After deciding that I had somehow been relocated to the great white north, the mercury started creeping to the upward side of 40F this past weekend and that caught my attention. So, I checked my handy dandy 10 day forecast on the weather guessers website and noted that lows for the week would be high 30s/low 40s and the highs for the week would be in the mid 60s and clear. I then declared I would be riding to work all week.

Monday I awoke to 37F clear and dark. I bundled up including a half mask under the full face helmet and a fleece scarf and set off on my roughly one hour commute. By the time I reached downtown and the motorcycle designated parking at the office, I was energized and glad I had ridden. I had been missing riding the bike for the commute and about tired of winter as it were.

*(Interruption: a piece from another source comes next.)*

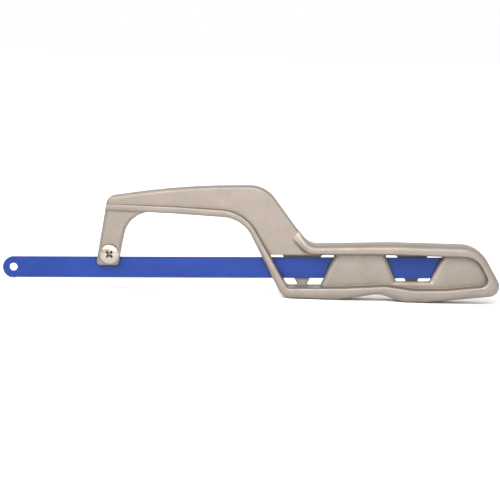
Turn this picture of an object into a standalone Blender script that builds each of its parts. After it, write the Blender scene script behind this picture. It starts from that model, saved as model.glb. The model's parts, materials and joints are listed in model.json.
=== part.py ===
"""Mini hacksaw: a one-piece die-cast frame holding a 12-inch blade that is pinched at the leg.

Sizes are in millimetres in the saw's own axes. x runs along the blade from its tip towards the
handle, z rises from the blade's centreline, and y goes away from the side the screw head is on.
MM turns them into Blender's metres. The whole saw hangs from one empty, which tilts it so that
it stands on the two lobes under its handle.
"""

import math

import bmesh
import bpy
from mathutils import Matrix, Vector

MM = 0.001
FIT_GAP = 0.3

# Blade: a common 300 mm blade, measured between its two pin holes.
BLADE_HOLE_SPACING = 300.0
BLADE_HOLE_INSET = 7.0
BLADE_LENGTH = BLADE_HOLE_SPACING + 2 * BLADE_HOLE_INSET
BLADE_TOP = 6.9
BLADE_BOTTOM = -7.3
BLADE_THICKNESS = 0.65
BLADE_HOLE_RADIUS = 2.5

# Frame casting.
PLATE_HALF_DEPTH = 4.8
PLATE_BEVEL = 1.2
RIM_INSET = 0.4
CREST_AT_BOW = 5.9
CREST_AT_NECK = 7.4
CREST_AT_HANDLE = 10.5
CREST_FADED = 4.5
FADE_SLOPE = 0.6
EDGE_FLAT_SHARE = 0.5
EDGE_BELOW_FACE = 0.2
CROWN_POWER_OUTSIDE = 2.6
CROWN_POWER_INSIDE = 6.0
CROWN_DRAFT = 0.12
CROWN_STEPS = 10
CHANNEL_HALF_WIDTH = 1.4
CHANNEL_CLEARANCE = 1.1
WINDOW_CHAMFER = 1.9
WINDOW_CHAMFER_DEPTH = 1.2

# The two lobes under the handle touch one straight floor line.
FLOOR_TILT = math.radians(1.83)
FRONT_FOOT_X = 182.0
FRONT_FOOT_Z = -19.15

# Clamp at the leg: M4 screw above the blade, plate and nut behind it.
SCREW_X = 69.85
SCREW_RADIUS = 2.0
SCREW_Z = BLADE_TOP + SCREW_RADIUS + FIT_GAP
SCREW_HEAD_RADIUS = 6.4
SCREW_HEAD_RIM = 0.8
SCREW_HEAD_HEIGHT = 2.9
SCREW_REACH = 9.6
RECESS_SPAN = 5.9
RECESS_WIDTH = 1.6
RECESS_DEPTH = 2.4
LAP_TOP = 16.8
LAP_FACE = -BLADE_THICKNESS / 2 - FIT_GAP
JAW_FACE = BLADE_THICKNESS / 2 + FIT_GAP
JAW_BACK = 5.8
HEEL_BOTTOM = 12.7
NUT_ACROSS_FLATS = 7.0
NUT_POCKET_FLOOR = 3.1
NUT_THICKNESS = 3.2

ARC_STEP = math.radians(12)
ARC_CHORD = 12.0
CREST_STEPS = 5


def floor_z(x):
    """Height of the floor line under the saw at x."""
    return FRONT_FOOT_Z - math.tan(FLOOR_TILT) * (x - FRONT_FOOT_X)


def arc_steps(before, corner, after, radius):
    """How many straight pieces the arc of this radius at a corner is made of."""
    turn = (corner - before).angle(after - corner)
    return max(2, math.ceil(turn / ARC_STEP), math.ceil(turn * radius / ARC_CHORD))


def fillet(before, corner, after, radius, steps):
    """Points of the arc of this radius that rounds the corner."""
    incoming = (corner - before).normalized()
    outgoing = (after - corner).normalized()
    turn = incoming.angle(outgoing)
    reach = radius * math.tan(turn / 2)
    start = corner - incoming * reach
    side = (outgoing - incoming * incoming.dot(outgoing)).normalized()
    points = []
    for step in range(steps + 1):
        angle = turn * step / steps
        along = incoming * radius * math.sin(angle)
        points.append(start + along + side * radius * (1 - math.cos(angle)))
    return points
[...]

The ride home was even more enjoyable despite the typical aggravation of the afternoon commute. It was 63F sunny and clear. I almost felt like I had snuck a one hour motorcycle ride in.

This morning was almost a repeat of Monday morning, temps and conditions were almost exactly the same. This afternoon's commute was again warm and clear - perfect for enjoying a motorcycle ride. The ride home from my night class was a little chillier but still quite enjoyable.

These unseasonably enjoyable days are supposed to stick around through the end of the week, so I am going to get as much riding packed in while I can before it all goes south again.